Stated problem >>
Your task is to quote, unchanged, only the lines from the one with "Keep writing the" through the one with "ROLL = math.radians(-1.351)", both ends included.

Information supplied >>
◇ ◇ ◇ ◇

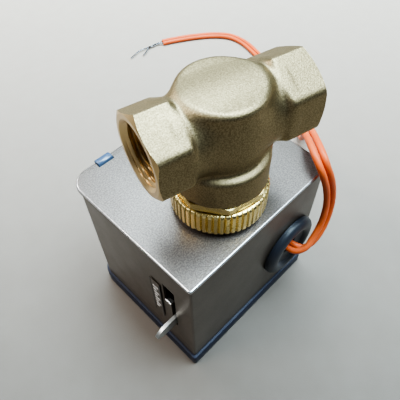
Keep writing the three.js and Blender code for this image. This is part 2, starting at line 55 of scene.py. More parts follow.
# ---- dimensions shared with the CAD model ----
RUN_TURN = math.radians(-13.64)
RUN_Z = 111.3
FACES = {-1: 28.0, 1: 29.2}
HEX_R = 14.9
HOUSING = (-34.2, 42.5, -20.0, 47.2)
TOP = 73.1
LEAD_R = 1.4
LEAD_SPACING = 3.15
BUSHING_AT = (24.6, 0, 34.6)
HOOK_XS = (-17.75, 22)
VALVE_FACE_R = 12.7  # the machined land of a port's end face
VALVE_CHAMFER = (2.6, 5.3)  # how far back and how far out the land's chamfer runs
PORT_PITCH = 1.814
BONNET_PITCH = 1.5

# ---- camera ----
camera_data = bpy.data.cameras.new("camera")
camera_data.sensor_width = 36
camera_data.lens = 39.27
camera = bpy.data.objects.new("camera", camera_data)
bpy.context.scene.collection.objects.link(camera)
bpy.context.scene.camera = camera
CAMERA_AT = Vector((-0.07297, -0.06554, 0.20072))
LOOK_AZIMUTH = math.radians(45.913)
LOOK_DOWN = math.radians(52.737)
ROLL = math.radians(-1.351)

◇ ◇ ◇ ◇

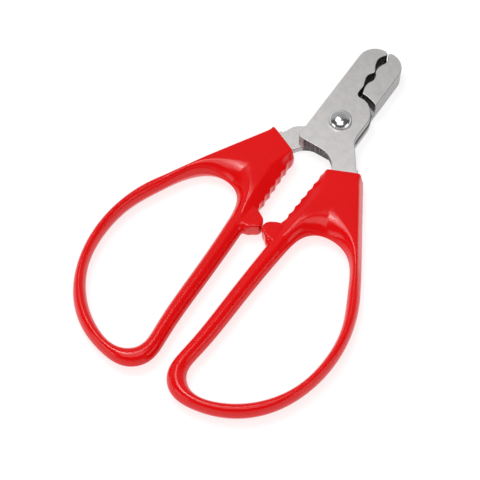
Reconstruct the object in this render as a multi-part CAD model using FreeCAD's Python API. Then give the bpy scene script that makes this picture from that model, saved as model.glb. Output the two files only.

◇ ◇ ◇ ◇

Solution to the problem >>
Keep writing the three.js and Blender code for this image. This is part 2, starting at line 55 of scene.py. More parts follow.
# ---- dimensions shared with the CAD model ----
RUN_TURN = math.radians(-13.64)
RUN_Z = 111.3
FACES = {-1: 28.0, 1: 29.2}
HEX_R = 14.9
HOUSING = (-34.2, 42.5, -20.0, 47.2)
TOP = 73.1
LEAD_R = 1.4
LEAD_SPACING = 3.15
BUSHING_AT = (24.6, 0, 34.6)
HOOK_XS = (-17.75, 22)
VALVE_FACE_R = 12.7  # the machined land of a port's end face
VALVE_CHAMFER = (2.6, 5.3)  # how far back and how far out the land's chamfer runs
PORT_PITCH = 1.814
BONNET_PITCH = 1.5

# ---- camera ----
camera_data = bpy.data.cameras.new("camera")
camera_data.sensor_width = 36
camera_data.lens = 39.27
camera = bpy.data.objects.new("camera", camera_data)
bpy.context.scene.collection.objects.link(camera)
bpy.context.scene.camera = camera
CAMERA_AT = Vector((-0.07297, -0.06554, 0.20072))
LOOK_AZIMUTH = math.radians(45.913)
LOOK_DOWN = math.radians(52.737)
ROLL = math.radians(-1.351)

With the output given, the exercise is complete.